When it's bad, they just hold you for another half hour, for another hour, another half hour, until they run out of time. They only have so much daylight to work with; I'm sure you already heard that, but we needed to be out there by 2:00 or 2:30 because we were the last group. We only played one hole and we needed five more hours of daylight, and when it's overcast, it's going to be dark around 7:30. At 2:30 we had to be ball in the air, and as long as it's raining, the course is not going to dry up.
So we just sat around, tried to stay loose and limber and you know, you go with the flow. You go whatever they say. You have to be ready, because if they say, okay, it looks like it's clearing up -- and that's happened before, too; we want you out there in 20 minutes. You've got to be out there in 20 minutes, ball in the air. That means loosening up again and all that kind of stuff. And so we were basically waiting for the good news or the bad news or any news.
Q. Do you mind winning a tournament like this, or would you rather have played?
BERNHARD LANGER: I think all of us would rather, you know, win it outright, but I don't mind it. I actually had to share two tournaments, one with Seve and one with Montgomerie, because we were involved in Playoffs, one at the Trophée Lancôme. Seve and I had a four-hole playoff and it got dark Sunday night. And now the question was, you guys want to come back tomorrow; that was basically put to us. The television people didn't care. The promoters didn't care whether we called it a tie or whether we come back Monday morning.
And it's kind of anticlimactic; there's not many people out there and the whole thing, and you've got the golf course was already sold to some other people and the whole thing. I had to be in Japan and Seve had to be somewhere else. So you know, we looked at each other and talked about it for a few seconds and said, well, let's just share it, I guess, and we shared the title.
And the same thing happened with Colin Montgomerie and myself at the Volvo Masters. We had two holes of playoff and same thing; it got so dark and we couldn't see. All sorts of weird stuff happens out on golf courses.

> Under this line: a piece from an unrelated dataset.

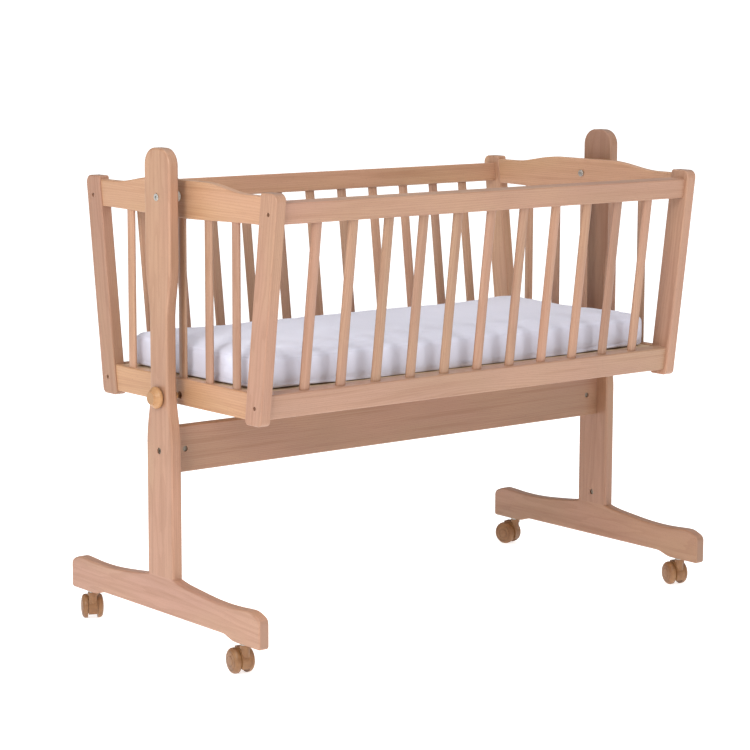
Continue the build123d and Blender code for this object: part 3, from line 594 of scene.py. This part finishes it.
for v, start in zip(pad.data.vertices, before):
    moved = v.co - start
    if moved.length > SWELL_CAP:
        v.co = start + moved * (SWELL_CAP / moved.length)

# gentle waves of the filling under the cover, puckers, and the pull of the seams
WAVE_SCALE, PUCKER_SCALE = 9, 55
TOP_WAVE, TOP_PUCKER, TOP_PULL = 0.0012, 0.0007, 0.0014
SIDE_WAVE, SIDE_PUCKER, SIDE_PULL = 0.0014, 0.0008, 0.0013
for v, start in zip(pad.data.vertices, before):
    pull = seam_pull(start)
    away = start - MIDDLE
    wave = noise.noise(start * WAVE_SCALE)
    pucker = noise.noise(Vector((start.x * PUCKER_SCALE, start.y * PUCKER_SCALE, 3.0)))
    if start.z > high.z - EDGE_BAND:
        v.co.z += TOP_WAVE * wave + TOP_PUCKER * pucker * min(1.0, pull * 2)
        v.co.z -= TOP_PULL * pull
    elif start.z > low.z + BASE_BAND:
        outward = Vector((0, 0, 0))
        if high.y - MIDDLE.y - abs(away.y) < EDGE_BAND:
            outward.y = math.copysign(1, away.y)
        elif high.x - MIDDLE.x - abs(away.x) < EDGE_BAND:
            outward.x = math.copysign(1, away.x)
        v.co += outward * (SIDE_WAVE * wave + SIDE_PUCKER * pucker - SIDE_PULL * pull)

# the cover stays inside the space between the rails and above the panel
PROUD_X, PROUD_Y, PROUD_Z = 0.0012, 0.004, 0.004
for v in pad.data.vertices:
    v.co.x = max(low.x - PROUD_X, min(high.x + PROUD_X, v.co.x))
    v.co.y = max(low.y - PROUD_Y, min(high.y + PROUD_Y, v.co.y))
    v.co.z = max(low.z, min(high.z + PROUD_Z, v.co.z))
subsurf = pad.modifiers.new("smooth", "SUBSURF")
subsurf.levels = 1
subsurf.render_levels = 1
apply_modifiers(pad)
pad.data.materials.clear()
pad.data.materials.append(cotton("mattress_cotton"))
for polygon in pad.data.polygons:
    polygon.use_smooth = True
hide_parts("mattress")

# ------------------------------------------------------------------ stitching on the cover
surface = BVHTree.FromObject(pad, bpy.context.evaluated_depsgraph_get())


def ring_points(inset, corner, spacing):
    """Points round a rounded rectangle, inset from the pad's sides."""
    hx = high.x - MIDDLE.x - inset - corner
    hy = high.y - MIDDLE.y - inset - corner
    out = []
    runs = [
        ((hx, hy + corner), (-hx, hy + corner)),
        ((-hx - corner, hy), (-hx - corner, -hy)),
        ((-hx, -hy - corner), (hx, -hy - corner)),
        ((hx + corner, -hy), (hx + corner, hy)),
    ]
    centres = [(-hx, hy), (-hx, -hy), (hx, -hy), (hx, hy)]
    starts = [90, 180, 270, 0]
    for (a, b), centre, start in zip(runs, centres, starts):
        a, b = Vector((*a, 0)), Vector((*b, 0))
        count = max(2, round((b - a).length / spacing))
        out += [a.lerp(b, i / count) for i in range(count)]
        count = max(2, round(corner * math.pi / 2 / spacing))
        for i in range(count):
            angle = math.radians(start + 90 * i / count)
            x = centre[0] + corner * math.cos(angle)
            y = centre[1] + corner * math.sin(angle)
            out.append(Vector((x, y, 0)))
    shift = Vector((MIDDLE.x, MIDDLE.y, 0))
    return [point + shift for point in out]


STITCH_STEP = 0.0042   # from one stitch to the next
STITCH_LONG = 0.0031
STITCH_THICK = 0.00042
STITCH_RINGS, STITCH_SIDES = 5, 6


def stitches(name, loops, length, thickness):
    """Short raised threads laid on the cover, one at every point of a loop."""
    bm = bmesh.new()
    for loop in loops:
        count = len(loop)
        for i in range(count):
            here, normal = loop[i]
            there, _ = loop[(i + 1) % count]
            way = there - here
            if way.length < TINY:
                continue
            way.normalize()
            side = way.cross(normal).normalized()
            rings = []
            for step in range(STITCH_RINGS):
                t = step / (STITCH_RINGS - 1)
                lift = math.sin(math.pi * t) * thickness * 0.9 - thickness * 0.35
                width = thickness * (0.35 + 0.65 * math.sin(math.pi * min(max(t, 0.06), 0.94)))
                centre = here + way * (length * (t - 0.5)) + normal * lift
                rings.append(
                    [
                        bm.verts.new(
                            centre
                            + side * (width * math.cos(a))
                            + normal * (width * 0.8 * math.sin(a))
                        )
                        for a in (k * math.tau / STITCH_SIDES for k in range(STITCH_SIDES))
                    ]
                )
            for first, second in zip(rings, rings[1:]):
                for k in range(STITCH_SIDES):
                    after = (k + 1) % STITCH_SIDES
                    bm.faces.new((first[k], first[after], second[after], second[k]))
            bm.faces.new(list(reversed(rings[0])))
            bm.faces.new(rings[-1])
    bmesh.ops.recalc_face_normals(bm, faces=bm.faces)
    mesh = bpy.data.meshes.new(name)
    bm.to_mesh(mesh)
    bm.free()
    obj = bpy.data.objects.new(name, mesh)
    scene.collection.objects.link(obj)
    for polygon in mesh.polygons:
        polygon.use_smooth = True
    return obj


TOP_STITCH_IN = TOP_SEAM + 0.002
TOP_STITCH_CORNER = 0.016
SEAM_ROWS = 0.0015     # half the distance between the two rows round the sides
OUTSIDE = 0.03         # the rows start this far outside the pad, on wider corners
OUTSIDE_CORNER = 0.04
OUTSIDE_STEP = STITCH_STEP * 1.06
AIM = 0.05             # how far towards the middle the rows are thrown
top_loop = []
for point in ring_points(TOP_STITCH_IN, TOP_STITCH_CORNER, STITCH_STEP):
    start = Vector((point.x, point.y, high.z + AIM))
    hit, normal, _, _ = surface.ray_cast(start, Vector((0, 0, -1)))
    if hit is not None:
        top_loop.append((hit, normal))
low_loops = []
for height in (LOW_SEAM - SEAM_ROWS, LOW_SEAM + SEAM_ROWS):
    loop = []
    for point in ring_points(-OUTSIDE, OUTSIDE_CORNER, OUTSIDE_STEP):
        start = Vector((point.x, point.y, low.z + height))
        off = point - MIDDLE
        inward = Vector(
            (
                MIDDLE.x + math.copysign(max(0.0, abs(off.x) - AIM), off.x),
                MIDDLE.y + math.copysign(max(0.0, abs(off.y) - AIM), off.y),
                low.z + height,
            )
        )
        way = (inward - start).normalized()
        hit, normal, _, _ = surface.ray_cast(start, way)
        if hit is not None:
            loop.append((hit, normal))
    low_loops.append(loop)
loops = [top_loop, *low_loops]
seam_thread = stitches("mattress_stitching", loops, STITCH_LONG, STITCH_THICK)
seam_thread.data.materials.append(thread("cotton_thread"))
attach(pad, "basket")
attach(seam_thread, "basket")

# ------------------------------------------------------------------ floor
FLOOR_HALF = 1500.0
FLOOR_GREYS = (0.86, 0.88)
FLOOR_GLOW = (0.72, 0.75)     # keeps the far floor as white as the near floor

bm = bmesh.new()
bmesh.ops.create_grid(bm, x_segments=8, y_segments=8, size=FLOOR_HALF)
floor_mesh = bpy.data.meshes.new("studio_floor")
bm.to_mesh(floor_mesh)
bm.free()
floor = bpy.data.objects.new("studio_floor", floor_mesh)
scene.collection.objects.link(floor)
g = Graph("pale_floor")
speckle = g.noise(g.coordinates(), scale=3, detail=3)
shades = [grey(value) for value in FLOOR_GREYS]
g.put(g.mix(g.steps(speckle, 0.3, 0.7), *shades), g.shader.inputs["Base Color"])
g.put(g.steps(speckle, 0.3, 0.7, 0.8, 0.9), g.shader.inputs["Roughness"])
g.shader.inputs["Specular IOR Level"].default_value = 0.1
g.put(g.steps(speckle, 0.3, 0.7, *FLOOR_GLOW), g.shader.inputs["Emission Strength"])
g.shader.inputs["Emission Color"].default_value = grey(1.0)
floor_mesh.materials.append(g.material)


# ------------------------------------------------------------------ light
SOFTBOXES = {
    # name: (place, what it points at, width and height, watts)
    "left_softbox": ((-2.1, -0.95, 1.45), (-0.2, 0, 0.5), (0.8, 0.8), 25),
    "front_softbox": ((0.6, -4.0, 2.6), (0, 0, 0.5), (1.0, 0.9), 34),
    "top_softbox": ((-0.4, -0.4, 3.6), (0, 0, 0), (2.0, 2.0), 24),
}
WALLS, CEILING = 0.20, 0.80   # brightness of the room at the horizon and overhead
CEILING_FROM = 0.9            # how high the full brightness starts, as a sine
HAZE = 0.85                   # what is added where the floor meets the walls
HAZE_FULL, HAZE_NONE = 0.012, 0.035


def area_light(name, at, aim, size, power):
    data = bpy.data.lights.new(name, "AREA")
    data.shape = "RECTANGLE"
    data.size, data.size_y = size
    data.energy = power
    lamp = bpy.data.objects.new(name, data)
    scene.collection.objects.link(lamp)
    lamp.location = at
    lamp.rotation_mode = "QUATERNION"
    lamp.rotation_quaternion = (Vector(aim) - Vector(at)).to_track_quat("-Z", "Y")


for name, facts in SOFTBOXES.items():
    area_light(name, *facts)

world = bpy.data.worlds.new("studio")
scene.world = world
world.use_nodes = True
tree = world.node_tree
background = tree.nodes["Background"]


def smooth_range(value, *limits):
    """Map a value from one range to another, smoothly, held at the ends."""
    node = tree.nodes.new("ShaderNodeMapRange")
    node.interpolation_type = "SMOOTHSTEP"
    tree.links.new(value, node.inputs["Value"])
    for socket, limit in zip(("From Min", "From Max", "To Min", "To Max"), limits):
        node.inputs[socket].default_value = limit
    return node.outputs[0]


# a bright ceiling over dimmer walls, and a white haze where the floor meets the walls
sky = tree.nodes.new("ShaderNodeTexCoord")
height = tree.nodes.new("ShaderNodeSeparateXYZ")
tree.links.new(sky.outputs["Generated"], height.inputs[0])
from_level = tree.nodes.new("ShaderNodeMath")
from_level.operation = "ABSOLUTE"
tree.links.new(height.outputs[2], from_level.inputs[0])
total = tree.nodes.new("ShaderNodeMath")
rise = smooth_range(height.outputs[2], 0.0, CEILING_FROM, WALLS, CEILING)
haze = smooth_range(from_level.outputs[0], HAZE_FULL, HAZE_NONE, HAZE, 0.0)
tree.links.new(rise, total.inputs[0])
tree.links.new(haze, total.inputs[1])
tree.links.new(total.outputs[0], background.inputs["Strength"])
background.inputs["Color"].default_value = (1.0, 1.0, 1.0, 1.0)
scene.view_settings.view_transform = "Standard"

# ------------------------------------------------------------------ camera
SENSOR_MM, LENS_MM = 36.0, 117.835
CAMERA_AT = Vector((MIDDLE.x - 2.7677, -3.3814, 1.0848))
YAW, PITCH, ROLL = (math.radians(a) for a in (38.81, 8.665, 0.162))
forward = Vector(
    (math.sin(YAW) * math.cos(PITCH), math.cos(YAW) * math.cos(PITCH), -math.sin(PITCH))
)
right = Vector((math.cos(YAW), -math.sin(YAW), 0))
above = right.cross(forward)
level_x = right * math.cos(ROLL) + above * math.sin(ROLL)
level_y = -right * math.sin(ROLL) + above * math.cos(ROLL)
lens = bpy.data.cameras.new("camera")
lens.sensor_width = SENSOR_MM
lens.lens = LENS_MM
camera = bpy.data.objects.new("camera", lens)
scene.collection.objects.link(camera)
camera.matrix_world = Matrix(
    (
        (level_x.x, level_y.x, -forward.x, CAMERA_AT.x),
        (level_x.y, level_y.y, -forward.y, CAMERA_AT.y),
        (level_x.z, level_y.z, -forward.z, CAMERA_AT.z),
        (0, 0, 0, 1),
    )
)
scene.camera = camera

Q. Your thoughts on Mark O'Meara's chip-in, for the tieing birdie that doesn't count now, and what were your thoughts at the time and did you think that was going in when you saw it? You said it was skidding on the way in.
BERNHARD LANGER: It was going pretty rapidly. He hit actually a very good second shot and the ball came out of the rough and the ball released and went over the green and down the bank and it was a very difficult pitch. He landed it pretty good, but it was going pretty fast, pretty hard, and it would have, I would have guess, maybe ten feet by if it had not hit the stick, or more.
But it hit hole and went in. So I walked over and gave him a high-five and said, "Great shot." It was a great shot. That's what golf is all about. You get some good breaks and some bad ones. So, you know, he holed his pitch shot and I missed my -- whatever I had.
I had to actually move my ball. I was in a puddle of water and I had to move it about four or five feet to the right which made it more -- actually a more-breaking putt. And I missed it. But there was lots of holes left and we don't know what the outcome might have been once -- if we had been able to play 54 holes.
But bottom line is, it's another second for him. And I feel bad for him that he has not won yet because he's definitely played well enough to do so. And I'm convinced his time will come. But it just shows on the other hand how difficult it is to win on this tour, you know, if you have someone like Mark O'Meara and a bunch of others who actually have not won a tournament yet, and the calibre of players they are.
Q. Can you elaborate a little bit more on how you kill time during a rain delay like that? You said you loosen up, but the locker room gets a little bit crowded with everybody stretching out?
BERNHARD LANGER: Well, I actually went to the family dining room, because I had my family, they were here this weekend, my daughter and my son, my wife -- actually, both my sons. So we just sat at a big table and you know, talked for a little bit, ate a little bit, talked some more and then we actually started playing a card game just to kill time, basically. And I got up a few times and moved around, stretched a little bit, because I have a tendency to get pretty stiff if I sit still for hours.
And that's really all there was, and just listening to the announcements every hour or half hour and watching The Weather Channel a little bit, you know, what the radar looked like, and that didn't look too promising. But you never know. That stuff can build or dissipate any time.
Q. Do you have any comments on the giant volcanic cloud that's cancelled flights from Europe to this country and has it affected you in any way?
BERNHARD LANGER: It has not affected me so far, as I'm living over here in Florida and plan to be here for a while. Planning a trip to Europe in June, but hopefully it won't last that long.
I feel, again, very bad for all of the people that have been affected. I heard thousands and thousands of flights have been cancelled.
So, you know, people are stranded or they had planning to go somewhere and they couldn't do it. That's just one part of it. Obviously we don't know what kind of effect it will have on the environment and anything else. The airlines, it must be costing them millions. You know, the thing is on and on and on.
So I have not heard a whole lot about it. But it's pretty amazing what kind of impact an event like that can have.
Q. You mentioned that you had to actually move your putt on the first green; when you've got that much water on the first hole, do you kind of figure this may not -- this may not go to conclusion at that point? I know you have to be ready, but at that point when you're already out there, and Mark said on the second green you guys were looking at the group ahead of you and they couldn't putt, either?
BERNHARD LANGER: I had no idea, because again, I didn't know the forecast and what is coming this way. It's basically been raining nonstop since I was here at 7:30, 7:15 and it's been raining ever since.
You know, I hit balls in the rain, I putted in the rain, I played in the rain, and it's not going to -- the course is not going to get better as long as it's coming down. But I had no idea how much rain there was on the way, and I want to keep a mind-set that I probably will have to go out there and play, because I don't want to be disappointed going out there. I want to be out there playing and competing, so I didn't let my thoughts even go there.
PHIL STAMBAUGH: Congratulations. Thank you, Bernhard.